Though SoLID will not start running experiments until 2028, Huber and Kay are excited by the opportunities the device presents for their field.
Huber plans to conduct an experiment that he has been thinking about for nearly twenty years: investigating why the spin of the neutron always equals one half. He’s seeking to establish why a complicated set of internal quark-gluon processes give rise to such a simple quantum number describing the spin.
“One of the big questions in subatomic physics is to understand, at the most basic level, the structure of the proton and the neutron,” he says. “Why is it that size, why does it have exactly that amount of charge, that amount of spin, that amount of magnetization?”
“It’s a very exciting time in our field,” says Kay, who also mentions that the U of R has made an “oversized contribution” over the past several years because of its strong relationship with Jefferson Lab. It works on three of the four halls in the lab and contributed vital research as part of the GlueX project in 2017.
Kay learned something new as a post doc fellow through his work on SoLID. He was deeply involved in the process of putting together requests for tender from machining companies to build the prototype. Kay is from the U.K. and says Huber viewed it as an opportunity for Kay to learn how the process works in Canada.
“Garth was quite keen to make sure that not just the students receive a well-rounded experience, but also the post docs he supervises as well,” he says.
The HGC detector prototype was built by Industrial Machine and Manufacturing, Inc., in Saskatoon. The real HGC detector will be built in stages from 2024 to 2026.

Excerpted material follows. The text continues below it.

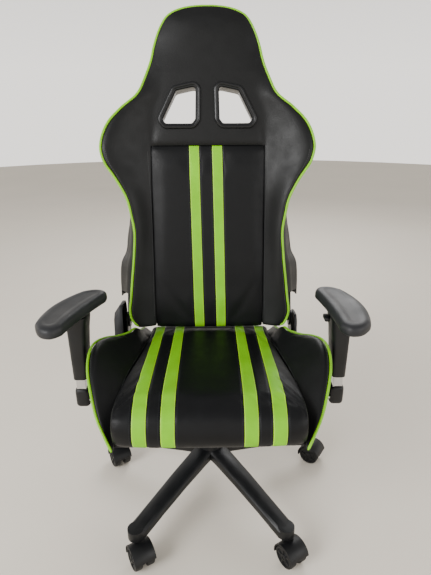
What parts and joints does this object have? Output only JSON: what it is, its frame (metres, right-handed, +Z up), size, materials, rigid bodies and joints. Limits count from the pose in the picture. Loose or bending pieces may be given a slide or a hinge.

The U of R Physics Department worked collaboratively with students and researchers from Duke University on the HGC detector prototype. While the U of R was responsible for manufacturing the vessel and making it leakproof, Duke tested the sensors inside it that will pick up the Cherenkov radiation.
The prototype was funded by the Canada Foundation for Innovation John R. Evans Leaders Fund, the Sylvia Fedoruk Canadian Centre for Nuclear Innovation, and the University of Regina.